Rocío Ortiz López was nominated for Gender STI's #WomenInLeadership Campaign, which celebrates women leaders in science, technology and innovation, by Tecnológico de Monterrey in Mexico.
She is professor at Tec de Monterrey and leader of a cancer research group. Ortiz specialized in molecular biology of disease and genomic medicine but slowly made her way into the area of cancer. She likes finding out and implementing methodological tools that allow for the research of this disease. The ultimate goal of her research is to identify molecular and metabolic targets that might work as clinical tools to enhance early cancer detection, improve therapies and reduce mortality.
Ortiz spoke to Gender STI about her experience as a woman leader in honor of International Women's Day 2021.
Can you tell us a bit about your job and your responsibilities?
I am a research professor at the School of Medicine and Health Science at Tecnológico de Monterrey, and I am the leader of a cancer research group. I teach undergraduate and graduate students and also advise Master’s in Science and PhD student’s projects. And my great responsibility is to be the lead of a group of professors and clinicians whose common interest is cancer research.
Our objectives are to promote research in order to reduce people´s risk of developing cancer, diagnose cancer in early stages, find biomarkers that help to prolong patient survival or better select effective therapies. I am also the leader of a Clinical Metabolomics Laboratory and I advise the Molecular Diagnostic Laboratory for the implementation of molecular and genomic tests.
Did you face any challenges on your journey to become a woman leader? How did you overcome them?
In my personal experience, women sometimes did not show solidarity with me as I expected. I received more support from my male boss than from my female boss. The most difficult time in my research career was when I was raising my three children. I always felt that the progress I was making was very slow. I consider that to this day, a time when I have reached a certain maturity in my career, the challenges faced in research are similar for both men and women.
What goals do you have as a leader?
As a group leader, I support my collaborators and promote their growth and personal development. I seek funding and new opportunities to expand the area of knowledge in cancer research and generate new feedback that can be applied to patients (translational research).
I also try to convey my passion for research to young students because I want to be an inspiration for young researchers. When it comes to young female researchers, I help and strongly encourage them to continue and consolidate their STI careers.
How would you describe the gender balance in decision-making in science, technology and innovation (STI)?
Even though I believe there is still more equality to be achieved, women’s representation in decision-making roles in STI fields has increased in Mexico and around the world during the last few years.
As an example, currently, it is a woman who leads Mexico’s Science and Technology Council (CONACYT) which indicates that opportunities for women to partake in leadership roles do exist.
What would you tell young girls and women who would like to become leaders in their professional fields one day?

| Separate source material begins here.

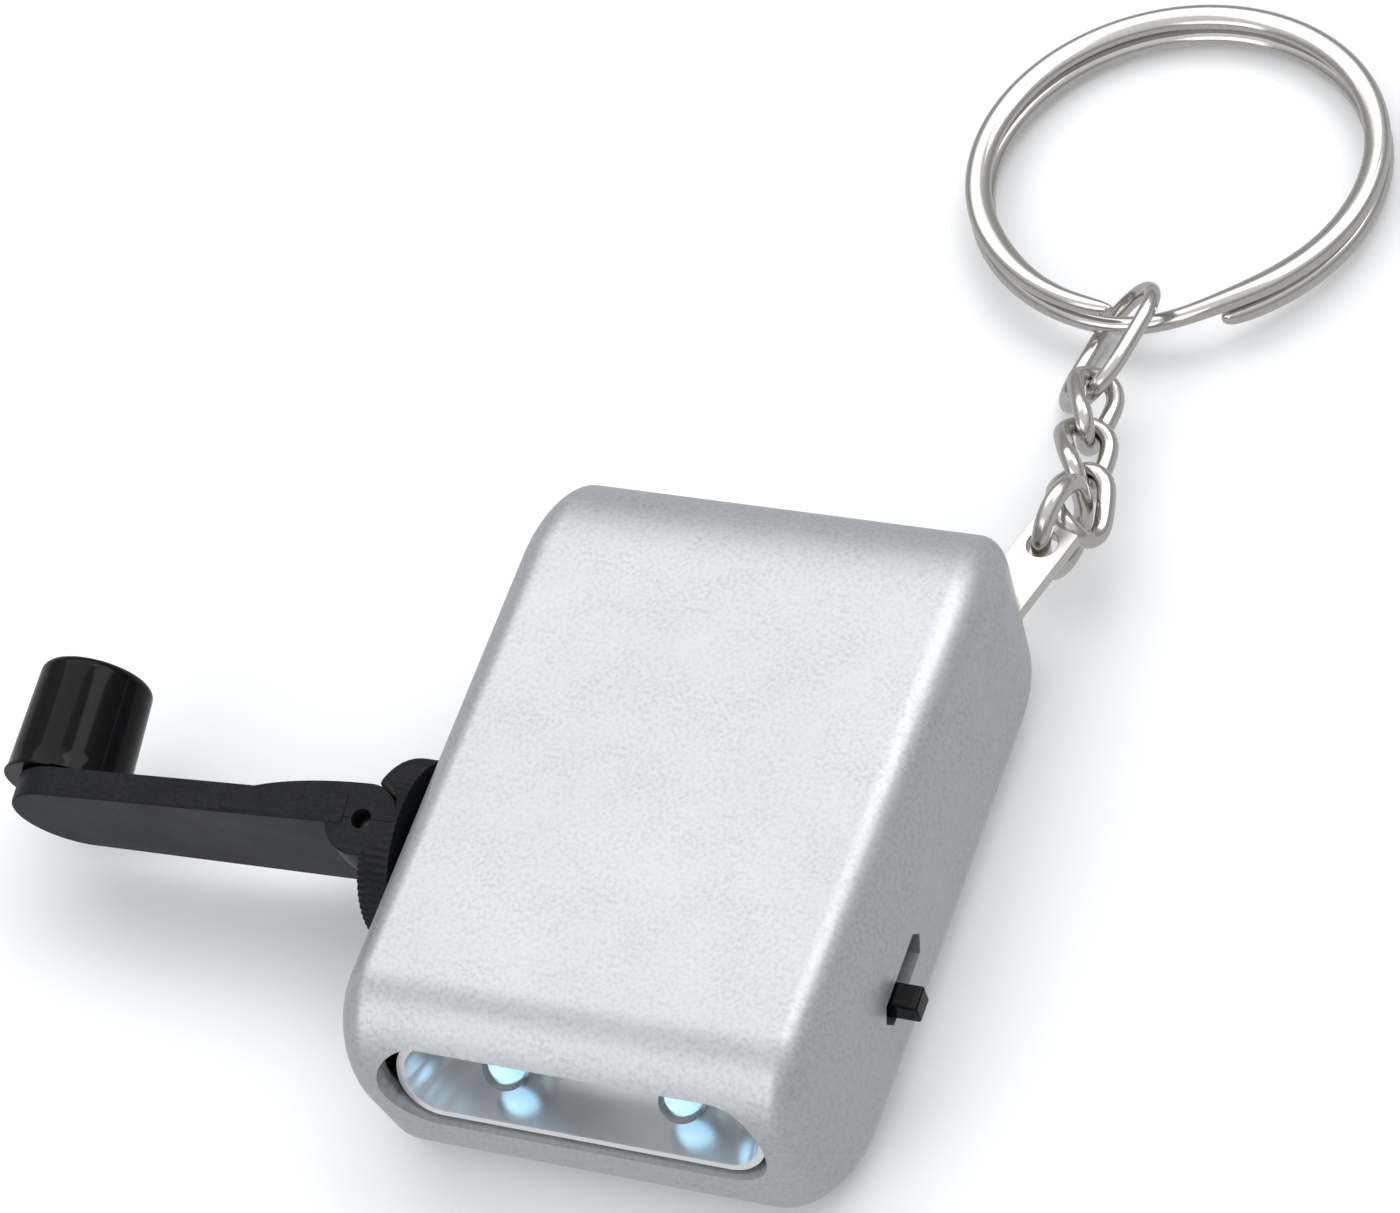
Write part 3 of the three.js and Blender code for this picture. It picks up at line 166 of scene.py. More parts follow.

I would tell them to follow their instincts and be persistent and passionate about their selected theme of research. When you put in your best effort and passion in what you do, then you stand out from the others. Eventually, people will start to recognize your work and then one day you will naturally become a leader in your professional field.
As you may know, the Gender STI project focuses on promoting gender equality in international cooperation in STI. Do you have any ideas on how we could promote gender equality in this area?
Women represent between 59 and 60% of the total population of College and Master’s Degree programs in science. However, in PhD programs, women’s representation falls to 40%. Only 30% decide to continue a career in research, and those who manage to stay in research and academia represent only 15% of the total scientific population.
These percentages of women representation in STI fields are quite similar around the world, independent of country, religion, or culture.
The numbers are closely related to the woman’s age, biological activity (e.g., pregnancy), and social roles (e.g., become mothers and heads of family) which women affront throughout their lives. And this also give us an idea of those moments in a woman’s life where we could offer some support during the consolidation of their scientific careers.
STI careers demand time, dedication, and focus. Women should be able to freely dispose of this time as much as men do.
I consider that there should be more social programs which support women in reproductive age and during maternity; we should promote the balance of household responsibilities between men and women; and women themselves should learn to delegate work and take more active and leadership-focused roles in their professions.
Finally, it is important to consider that women might need to take a break or slow down their research careers during certain stages of their lives due to certain personal circumstances, but they should consider just to take a break, not completely quit their career in STI research.
What do you think needs to be done to increase the number of women leaders in STI?
I believe there must be a genuine and credible conviction to offer women opportunities in leadership roles.
Most institutions claim to support gender equality policies, but they only do it to follow trends. They preach their support to this issue only because they want to be considered an exemplary and just institution. However, such institutions do not have a genuine intention to promote gender equality. If they practiced what they preached, vacant positions would not be filled until there was equality in representation.
If there are jobs where women constitute a minority and there are no female candidates to fill vacant positions, companies and institutions should undertake the task of educating, preparing, and training women to fill these positions. There should be policies in place so that executive or leadership positions are rotated between men and women.
This way, women would genuinely be encouraged to participate equitably in any position in STI and, in consequence, it would promote an increase of women leaders in these fields.